Set down, exactly as they appear, the lines from the line holding "mirrored = Vector((-joint.x, joint.y, joint.z))" through the line holding "cad_parts[obj.name] = obj", inclusive; output nothing outside that range.
**** The input
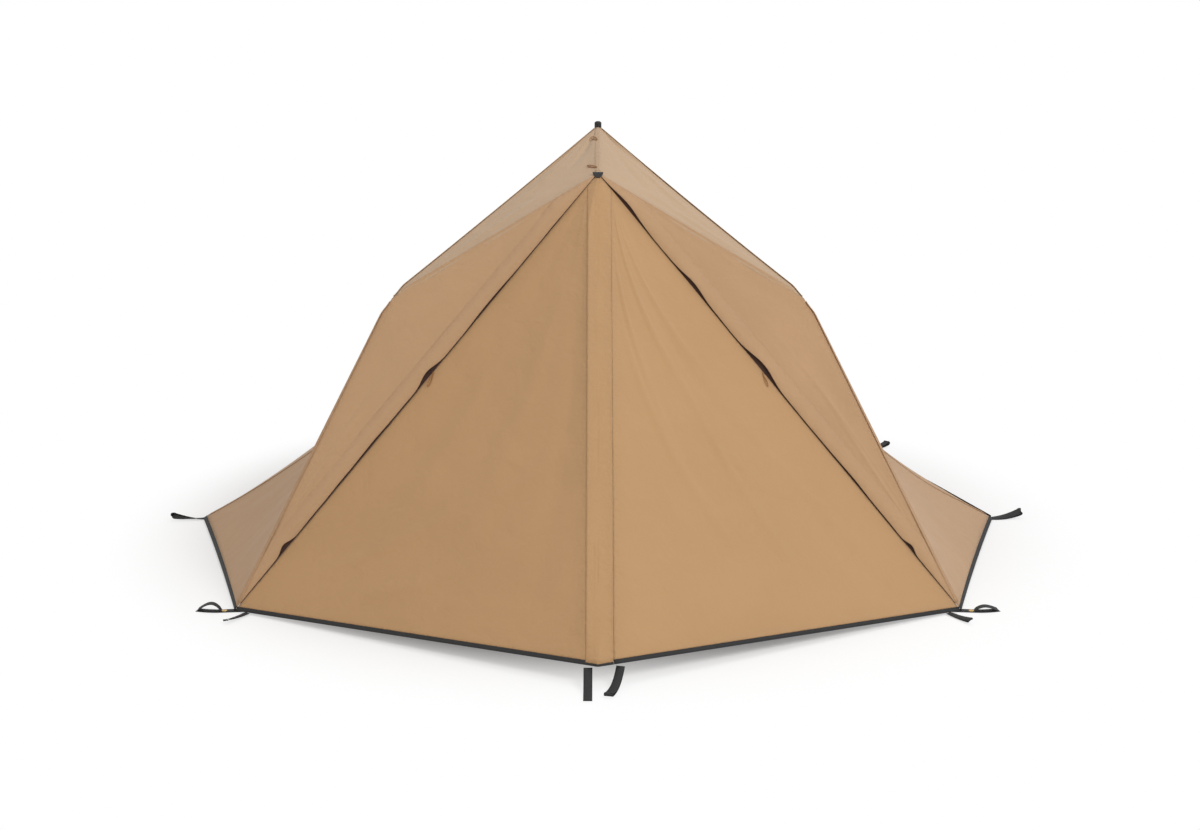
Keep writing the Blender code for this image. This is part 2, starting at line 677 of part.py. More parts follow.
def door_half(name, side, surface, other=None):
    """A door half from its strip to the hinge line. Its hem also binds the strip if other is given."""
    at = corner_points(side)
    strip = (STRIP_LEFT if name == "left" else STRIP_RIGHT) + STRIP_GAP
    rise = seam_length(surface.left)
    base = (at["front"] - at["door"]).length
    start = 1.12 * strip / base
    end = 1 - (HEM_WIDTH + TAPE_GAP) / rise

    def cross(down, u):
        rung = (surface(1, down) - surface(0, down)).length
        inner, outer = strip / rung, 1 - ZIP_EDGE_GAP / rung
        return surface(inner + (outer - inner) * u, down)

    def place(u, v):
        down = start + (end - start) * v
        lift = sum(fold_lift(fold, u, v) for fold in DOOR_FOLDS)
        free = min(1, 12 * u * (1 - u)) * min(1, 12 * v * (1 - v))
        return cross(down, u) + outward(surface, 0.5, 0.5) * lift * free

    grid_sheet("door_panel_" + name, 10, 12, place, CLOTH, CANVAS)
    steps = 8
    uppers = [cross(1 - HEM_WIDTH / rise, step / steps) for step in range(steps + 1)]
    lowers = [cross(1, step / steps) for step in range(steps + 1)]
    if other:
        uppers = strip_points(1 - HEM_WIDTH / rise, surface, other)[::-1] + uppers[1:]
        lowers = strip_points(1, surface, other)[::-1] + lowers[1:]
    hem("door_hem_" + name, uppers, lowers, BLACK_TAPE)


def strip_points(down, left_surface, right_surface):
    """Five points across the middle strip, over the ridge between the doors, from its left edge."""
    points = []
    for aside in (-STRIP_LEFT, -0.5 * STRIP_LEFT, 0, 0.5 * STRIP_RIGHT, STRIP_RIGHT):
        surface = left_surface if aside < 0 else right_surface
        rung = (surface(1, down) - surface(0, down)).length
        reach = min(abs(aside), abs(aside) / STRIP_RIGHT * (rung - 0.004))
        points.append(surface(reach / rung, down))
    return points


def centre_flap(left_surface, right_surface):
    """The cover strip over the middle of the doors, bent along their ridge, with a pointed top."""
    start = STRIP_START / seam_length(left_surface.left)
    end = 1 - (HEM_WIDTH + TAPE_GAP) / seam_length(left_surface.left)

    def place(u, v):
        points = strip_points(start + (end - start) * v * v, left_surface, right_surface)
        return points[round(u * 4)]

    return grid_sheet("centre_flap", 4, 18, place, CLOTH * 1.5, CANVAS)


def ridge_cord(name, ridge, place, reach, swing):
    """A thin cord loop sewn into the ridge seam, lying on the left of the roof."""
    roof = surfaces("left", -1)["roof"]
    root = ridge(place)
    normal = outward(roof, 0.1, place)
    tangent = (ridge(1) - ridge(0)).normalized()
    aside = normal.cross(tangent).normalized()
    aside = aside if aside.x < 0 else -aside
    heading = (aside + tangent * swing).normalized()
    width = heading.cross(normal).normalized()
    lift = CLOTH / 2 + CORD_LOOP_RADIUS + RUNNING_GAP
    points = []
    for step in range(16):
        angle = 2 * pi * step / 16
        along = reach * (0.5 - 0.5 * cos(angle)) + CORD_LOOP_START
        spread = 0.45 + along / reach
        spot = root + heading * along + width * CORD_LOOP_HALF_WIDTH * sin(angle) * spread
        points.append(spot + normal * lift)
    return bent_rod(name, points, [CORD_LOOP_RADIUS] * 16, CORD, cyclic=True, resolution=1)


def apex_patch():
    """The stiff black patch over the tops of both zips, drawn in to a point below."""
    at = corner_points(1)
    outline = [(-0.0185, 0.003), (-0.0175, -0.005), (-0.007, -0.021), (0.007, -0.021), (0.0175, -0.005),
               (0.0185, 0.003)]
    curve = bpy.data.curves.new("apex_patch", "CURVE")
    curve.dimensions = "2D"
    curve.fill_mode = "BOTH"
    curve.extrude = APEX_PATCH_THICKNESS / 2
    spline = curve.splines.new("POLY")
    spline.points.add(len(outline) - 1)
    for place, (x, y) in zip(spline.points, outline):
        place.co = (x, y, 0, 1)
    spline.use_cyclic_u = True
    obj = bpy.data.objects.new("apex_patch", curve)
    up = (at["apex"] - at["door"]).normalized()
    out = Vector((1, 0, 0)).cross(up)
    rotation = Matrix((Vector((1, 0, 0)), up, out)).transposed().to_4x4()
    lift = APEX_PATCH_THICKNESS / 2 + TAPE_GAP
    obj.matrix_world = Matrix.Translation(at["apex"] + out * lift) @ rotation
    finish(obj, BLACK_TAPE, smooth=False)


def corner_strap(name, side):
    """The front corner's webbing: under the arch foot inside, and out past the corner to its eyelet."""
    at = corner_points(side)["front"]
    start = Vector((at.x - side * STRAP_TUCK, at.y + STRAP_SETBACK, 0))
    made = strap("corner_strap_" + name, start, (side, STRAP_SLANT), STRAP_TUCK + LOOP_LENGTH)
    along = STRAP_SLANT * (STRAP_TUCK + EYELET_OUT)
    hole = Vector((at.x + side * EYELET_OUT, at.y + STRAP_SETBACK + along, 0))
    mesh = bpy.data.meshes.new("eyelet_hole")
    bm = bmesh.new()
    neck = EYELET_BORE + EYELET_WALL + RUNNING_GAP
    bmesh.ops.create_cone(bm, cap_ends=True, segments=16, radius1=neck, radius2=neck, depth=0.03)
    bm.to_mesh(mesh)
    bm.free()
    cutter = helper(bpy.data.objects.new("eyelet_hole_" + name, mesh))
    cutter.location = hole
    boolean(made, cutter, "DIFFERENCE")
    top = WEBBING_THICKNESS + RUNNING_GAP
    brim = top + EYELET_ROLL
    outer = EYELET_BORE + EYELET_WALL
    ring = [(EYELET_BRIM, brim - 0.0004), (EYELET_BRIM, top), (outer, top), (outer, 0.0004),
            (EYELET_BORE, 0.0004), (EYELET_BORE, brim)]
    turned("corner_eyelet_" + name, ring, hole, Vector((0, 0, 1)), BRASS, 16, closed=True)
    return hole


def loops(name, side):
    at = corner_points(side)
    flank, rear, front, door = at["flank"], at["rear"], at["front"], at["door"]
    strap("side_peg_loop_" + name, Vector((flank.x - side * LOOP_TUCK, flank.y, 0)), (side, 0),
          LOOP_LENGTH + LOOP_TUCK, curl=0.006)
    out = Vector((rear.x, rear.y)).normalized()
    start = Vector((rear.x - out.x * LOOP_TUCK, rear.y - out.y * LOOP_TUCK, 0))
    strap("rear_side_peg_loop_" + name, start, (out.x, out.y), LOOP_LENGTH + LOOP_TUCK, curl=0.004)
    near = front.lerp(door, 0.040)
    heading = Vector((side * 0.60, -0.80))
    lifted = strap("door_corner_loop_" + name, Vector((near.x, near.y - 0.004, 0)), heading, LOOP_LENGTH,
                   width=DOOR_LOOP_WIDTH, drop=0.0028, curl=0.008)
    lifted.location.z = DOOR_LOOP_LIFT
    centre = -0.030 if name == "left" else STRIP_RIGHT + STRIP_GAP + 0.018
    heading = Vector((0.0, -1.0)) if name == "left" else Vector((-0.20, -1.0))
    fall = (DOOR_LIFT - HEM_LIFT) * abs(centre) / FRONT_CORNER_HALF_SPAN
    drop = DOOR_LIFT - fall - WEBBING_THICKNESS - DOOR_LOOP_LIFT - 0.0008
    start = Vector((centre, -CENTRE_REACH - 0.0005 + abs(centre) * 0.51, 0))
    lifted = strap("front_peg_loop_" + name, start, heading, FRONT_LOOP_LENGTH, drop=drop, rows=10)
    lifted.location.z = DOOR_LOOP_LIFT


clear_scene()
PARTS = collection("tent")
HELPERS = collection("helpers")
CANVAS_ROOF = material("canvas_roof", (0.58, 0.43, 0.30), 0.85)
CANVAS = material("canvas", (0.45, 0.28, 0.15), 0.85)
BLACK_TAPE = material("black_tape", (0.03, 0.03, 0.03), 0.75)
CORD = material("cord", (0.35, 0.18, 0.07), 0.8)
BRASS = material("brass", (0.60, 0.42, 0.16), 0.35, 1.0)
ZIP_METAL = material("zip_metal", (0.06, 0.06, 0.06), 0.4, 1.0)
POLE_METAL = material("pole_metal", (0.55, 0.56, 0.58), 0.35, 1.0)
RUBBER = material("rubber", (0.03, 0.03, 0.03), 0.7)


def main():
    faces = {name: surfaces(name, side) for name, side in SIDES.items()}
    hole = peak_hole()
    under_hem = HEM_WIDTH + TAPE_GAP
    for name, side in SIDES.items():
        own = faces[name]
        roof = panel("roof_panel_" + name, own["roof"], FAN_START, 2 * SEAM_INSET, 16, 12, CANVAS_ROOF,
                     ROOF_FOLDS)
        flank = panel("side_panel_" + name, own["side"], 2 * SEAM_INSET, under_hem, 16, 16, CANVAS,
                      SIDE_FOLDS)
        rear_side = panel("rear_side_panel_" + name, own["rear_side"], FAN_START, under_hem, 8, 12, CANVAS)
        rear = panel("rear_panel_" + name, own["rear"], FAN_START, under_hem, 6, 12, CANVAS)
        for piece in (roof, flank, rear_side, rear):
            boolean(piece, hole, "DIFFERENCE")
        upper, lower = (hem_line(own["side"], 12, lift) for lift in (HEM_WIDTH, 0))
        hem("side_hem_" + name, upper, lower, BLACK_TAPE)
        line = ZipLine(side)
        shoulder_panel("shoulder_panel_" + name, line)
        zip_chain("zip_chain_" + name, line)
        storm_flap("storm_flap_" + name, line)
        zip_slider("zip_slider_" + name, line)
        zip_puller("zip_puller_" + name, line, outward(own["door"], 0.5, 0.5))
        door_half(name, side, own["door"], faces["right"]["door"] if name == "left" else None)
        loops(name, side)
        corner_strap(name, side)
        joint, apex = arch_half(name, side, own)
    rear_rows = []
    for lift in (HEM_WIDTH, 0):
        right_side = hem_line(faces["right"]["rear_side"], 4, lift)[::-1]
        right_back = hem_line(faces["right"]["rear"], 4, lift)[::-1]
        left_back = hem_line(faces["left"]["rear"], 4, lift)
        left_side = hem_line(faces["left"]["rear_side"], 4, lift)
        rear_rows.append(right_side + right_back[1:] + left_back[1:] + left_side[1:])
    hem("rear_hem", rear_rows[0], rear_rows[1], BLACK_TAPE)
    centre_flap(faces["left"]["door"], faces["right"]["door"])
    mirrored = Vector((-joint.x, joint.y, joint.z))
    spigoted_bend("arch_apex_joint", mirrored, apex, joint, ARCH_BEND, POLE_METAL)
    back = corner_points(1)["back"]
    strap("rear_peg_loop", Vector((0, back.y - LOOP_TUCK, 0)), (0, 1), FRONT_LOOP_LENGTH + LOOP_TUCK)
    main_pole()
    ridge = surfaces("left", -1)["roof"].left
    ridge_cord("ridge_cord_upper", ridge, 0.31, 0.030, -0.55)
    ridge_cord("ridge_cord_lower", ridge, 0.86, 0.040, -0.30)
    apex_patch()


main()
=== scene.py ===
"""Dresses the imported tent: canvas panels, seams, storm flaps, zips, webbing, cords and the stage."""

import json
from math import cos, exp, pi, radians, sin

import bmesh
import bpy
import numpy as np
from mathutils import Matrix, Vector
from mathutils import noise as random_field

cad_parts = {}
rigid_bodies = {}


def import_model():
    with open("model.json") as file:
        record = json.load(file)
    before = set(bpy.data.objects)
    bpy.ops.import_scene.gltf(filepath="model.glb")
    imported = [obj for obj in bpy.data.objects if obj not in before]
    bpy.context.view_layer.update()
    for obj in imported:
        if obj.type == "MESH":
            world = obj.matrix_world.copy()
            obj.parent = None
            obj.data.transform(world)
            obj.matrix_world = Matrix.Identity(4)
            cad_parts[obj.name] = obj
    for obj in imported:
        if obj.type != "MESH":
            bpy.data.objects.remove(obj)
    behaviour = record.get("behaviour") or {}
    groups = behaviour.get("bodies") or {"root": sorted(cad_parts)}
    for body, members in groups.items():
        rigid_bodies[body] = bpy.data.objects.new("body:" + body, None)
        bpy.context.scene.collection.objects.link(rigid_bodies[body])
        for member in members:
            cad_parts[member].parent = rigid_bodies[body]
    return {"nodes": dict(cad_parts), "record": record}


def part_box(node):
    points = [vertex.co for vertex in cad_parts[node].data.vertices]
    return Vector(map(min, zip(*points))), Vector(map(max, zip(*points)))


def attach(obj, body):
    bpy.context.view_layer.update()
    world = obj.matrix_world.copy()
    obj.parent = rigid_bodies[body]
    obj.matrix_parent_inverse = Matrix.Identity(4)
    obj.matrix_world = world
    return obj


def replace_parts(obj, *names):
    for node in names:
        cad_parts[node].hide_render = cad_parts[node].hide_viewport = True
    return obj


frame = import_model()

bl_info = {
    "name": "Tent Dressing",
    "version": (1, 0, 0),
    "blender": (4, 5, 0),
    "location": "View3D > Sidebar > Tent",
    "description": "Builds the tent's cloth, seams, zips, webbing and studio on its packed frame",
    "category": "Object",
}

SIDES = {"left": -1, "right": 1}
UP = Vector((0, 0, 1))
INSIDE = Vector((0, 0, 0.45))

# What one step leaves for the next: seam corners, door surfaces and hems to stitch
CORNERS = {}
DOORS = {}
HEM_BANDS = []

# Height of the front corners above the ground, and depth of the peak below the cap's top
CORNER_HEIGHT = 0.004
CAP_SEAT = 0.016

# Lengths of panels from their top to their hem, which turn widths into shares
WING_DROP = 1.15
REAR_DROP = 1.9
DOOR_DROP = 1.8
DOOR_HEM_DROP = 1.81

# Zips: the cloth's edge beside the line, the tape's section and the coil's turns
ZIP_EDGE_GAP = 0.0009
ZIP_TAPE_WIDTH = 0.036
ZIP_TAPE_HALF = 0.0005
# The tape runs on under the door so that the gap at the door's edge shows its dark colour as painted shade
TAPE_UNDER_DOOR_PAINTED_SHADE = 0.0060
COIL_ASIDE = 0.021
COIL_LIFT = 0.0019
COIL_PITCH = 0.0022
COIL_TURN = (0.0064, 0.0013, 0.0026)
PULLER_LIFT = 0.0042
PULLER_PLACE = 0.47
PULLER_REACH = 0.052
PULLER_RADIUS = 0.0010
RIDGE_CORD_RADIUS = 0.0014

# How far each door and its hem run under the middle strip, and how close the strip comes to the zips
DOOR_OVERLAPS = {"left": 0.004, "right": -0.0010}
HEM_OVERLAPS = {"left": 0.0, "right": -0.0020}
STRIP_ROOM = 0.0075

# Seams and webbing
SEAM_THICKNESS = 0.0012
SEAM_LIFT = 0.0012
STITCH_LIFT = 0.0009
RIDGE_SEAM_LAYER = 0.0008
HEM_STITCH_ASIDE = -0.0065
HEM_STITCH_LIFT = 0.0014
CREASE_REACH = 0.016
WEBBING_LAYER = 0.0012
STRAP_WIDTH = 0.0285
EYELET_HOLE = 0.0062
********
**** The input
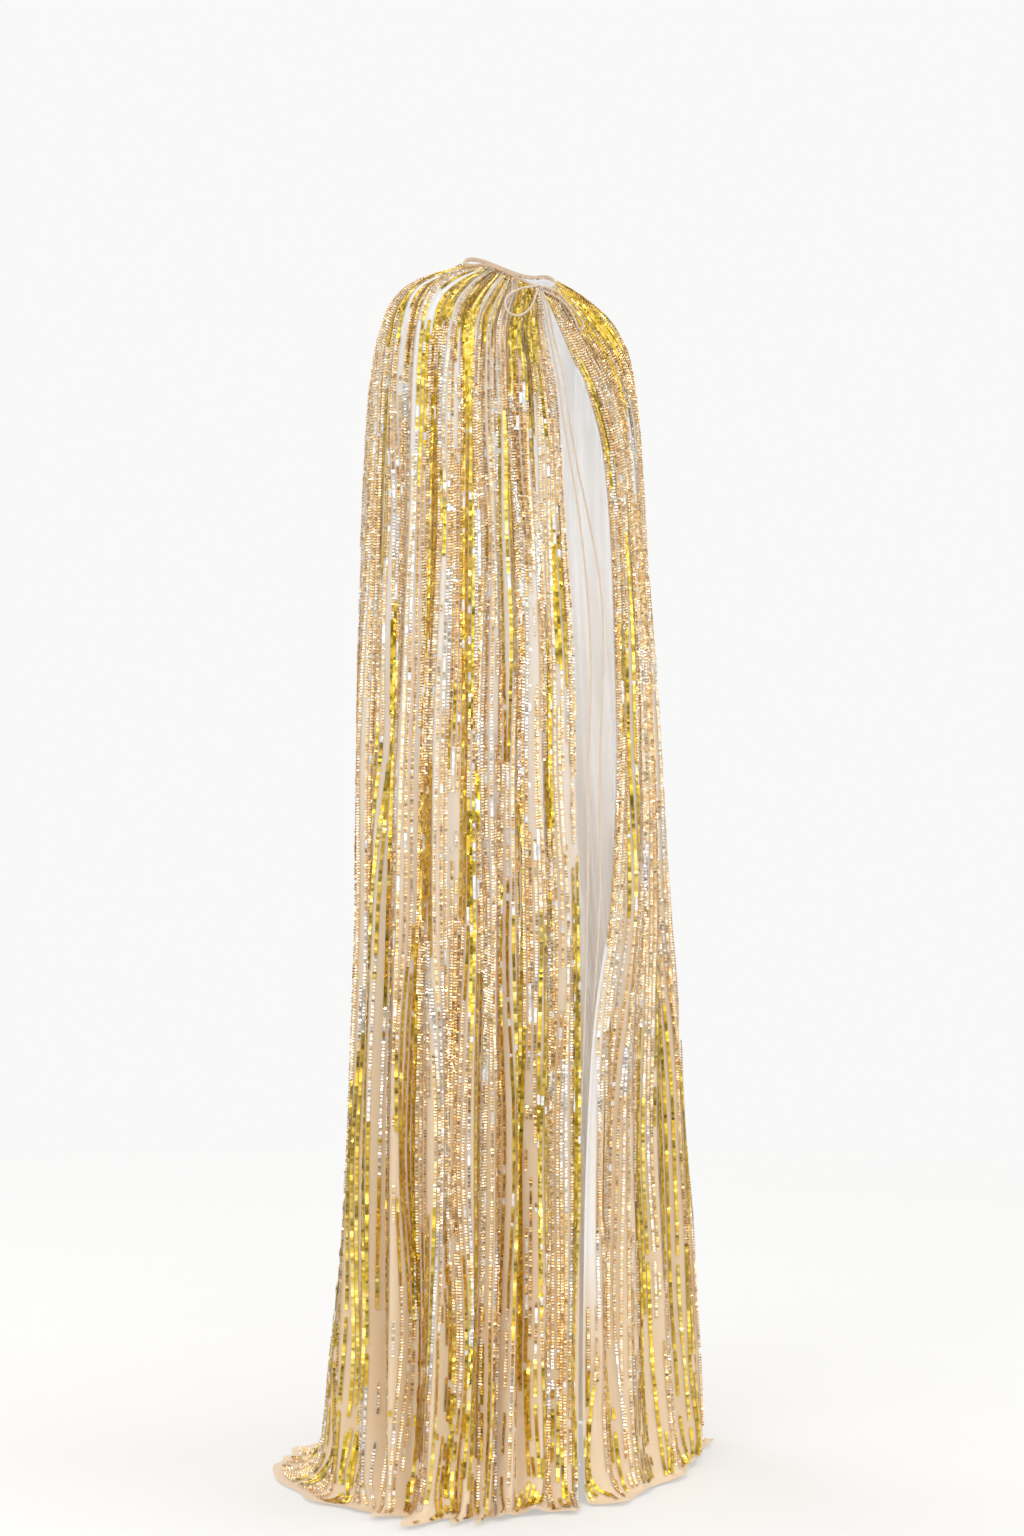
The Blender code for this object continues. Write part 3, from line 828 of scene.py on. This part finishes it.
********
### Response to this task
    mirrored = Vector((-joint.x, joint.y, joint.z))
    spigoted_bend("arch_apex_joint", mirrored, apex, joint, ARCH_BEND, POLE_METAL)
    back = corner_points(1)["back"]
    strap("rear_peg_loop", Vector((0, back.y - LOOP_TUCK, 0)), (0, 1), FRONT_LOOP_LENGTH + LOOP_TUCK)
    main_pole()
    ridge = surfaces("left", -1)["roof"].left
    ridge_cord("ridge_cord_upper", ridge, 0.31, 0.030, -0.55)
    ridge_cord("ridge_cord_lower", ridge, 0.86, 0.040, -0.30)
    apex_patch()


main()
=== scene.py ===
"""Dresses the imported tent: canvas panels, seams, storm flaps, zips, webbing, cords and the stage."""

import json
from math import cos, exp, pi, radians, sin

import bmesh
import bpy
import numpy as np
from mathutils import Matrix, Vector
from mathutils import noise as random_field

cad_parts = {}
rigid_bodies = {}


def import_model():
    with open("model.json") as file:
        record = json.load(file)
    before = set(bpy.data.objects)
    bpy.ops.import_scene.gltf(filepath="model.glb")
    imported = [obj for obj in bpy.data.objects if obj not in before]
    bpy.context.view_layer.update()
    for obj in imported:
        if obj.type == "MESH":
            world = obj.matrix_world.copy()
            obj.parent = None
            obj.data.transform(world)
            obj.matrix_world = Matrix.Identity(4)
            cad_parts[obj.name] = obj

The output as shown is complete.